Dans le désarroi qui suivit, on pensa à envoyer chercher à Francfort « deux cents aunes de velours noir pour le baldaquin et le lieu de repos ; » mais on oublia d’écrire à Liselotte ; d’où la scène contée par Mme de Sévigné : « (18 septembre 1680.) Le père de Madame… est mort : un gros Allemand le dit à Madame à peu près de cette sorte, sans aucune précaution. Voilà Madame à crier, à pleurer, à faire un bruit étrange, on dit à s’évanouir, je n’en crois rien ; ce n’est point une personne à donner cette marque de faiblesse. »
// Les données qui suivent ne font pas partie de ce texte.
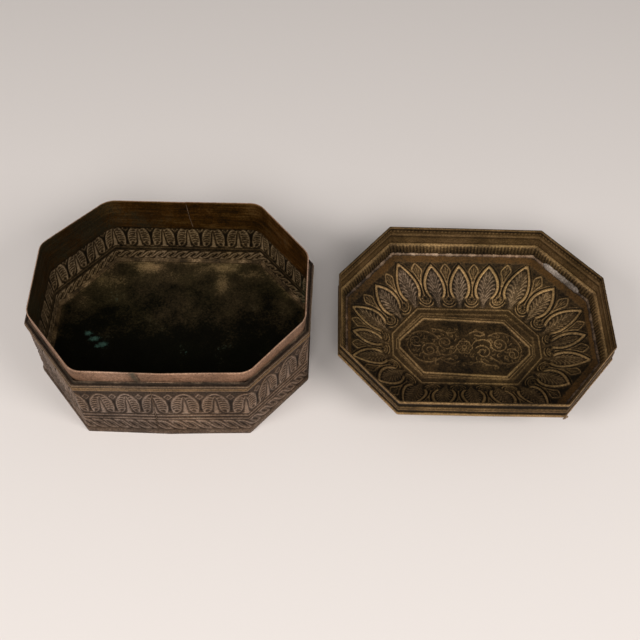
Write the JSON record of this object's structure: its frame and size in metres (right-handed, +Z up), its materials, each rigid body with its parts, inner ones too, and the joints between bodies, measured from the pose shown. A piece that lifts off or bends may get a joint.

La première lettre que nous ayons de Liselotte après la catastrophe est du 24 septembre et adressée à sa tante : « Bien que les yeux me fassent si mal à force de pleurer que je n’y vois presque pas clair et que j’ai beaucoup de peine à écrire, je n’ai pas voulu laisser partir notre prince[2] sans lui donner une lettre pour Votre Dilection ; et, bien que la perte effroyable que nous avons faite me cause une tristesse et une douleur au-delà de toute expression, il me semble pourtant que cela me soulage un peu le cœur, d’écrire à une personne qui est aussi triste que moi et qui partage ma douleur. Quant à dire à Votre Dilection ce que j’éprouve, et dans quel état je passe mes jours et mes nuits, cela serait difficile par lettre ; mais Votre Dilection, hélas ! peut en juger d’après elle-même. Maintenant que j’ai une occasion sûre, je peux parler librement. Je vous dirai donc que Votre Dilection est encore plus heureuse que moi, car, si vous perdez autant, du moins n’êtes-vous pas obligée de vivre avec ceux qui ont certainement causé la mort de l’Electeur par le chagrin qu’ils lui ont donné, et c’est ce qui m’est dur à digérer. Votre Dilection me dit dans sa dernière lettre que vous vous réjouissez avec moi que je sois auprès du Roi, avec qui j’aime tant à être. Oui, avant qu’il eût ainsi persécuté papa, je l’aimais beaucoup, je l’avoue, et j’avais du plaisir à être avec lui. Mais depuis, je peux assurer à Votre Dilection que cela m’est devenu

  1. Une troisième fois, d’après l’une des relations.
  2. L’aîné des fils de la duchesse Sophie, le prince Georges-Louis, était venu faire un séjour en France.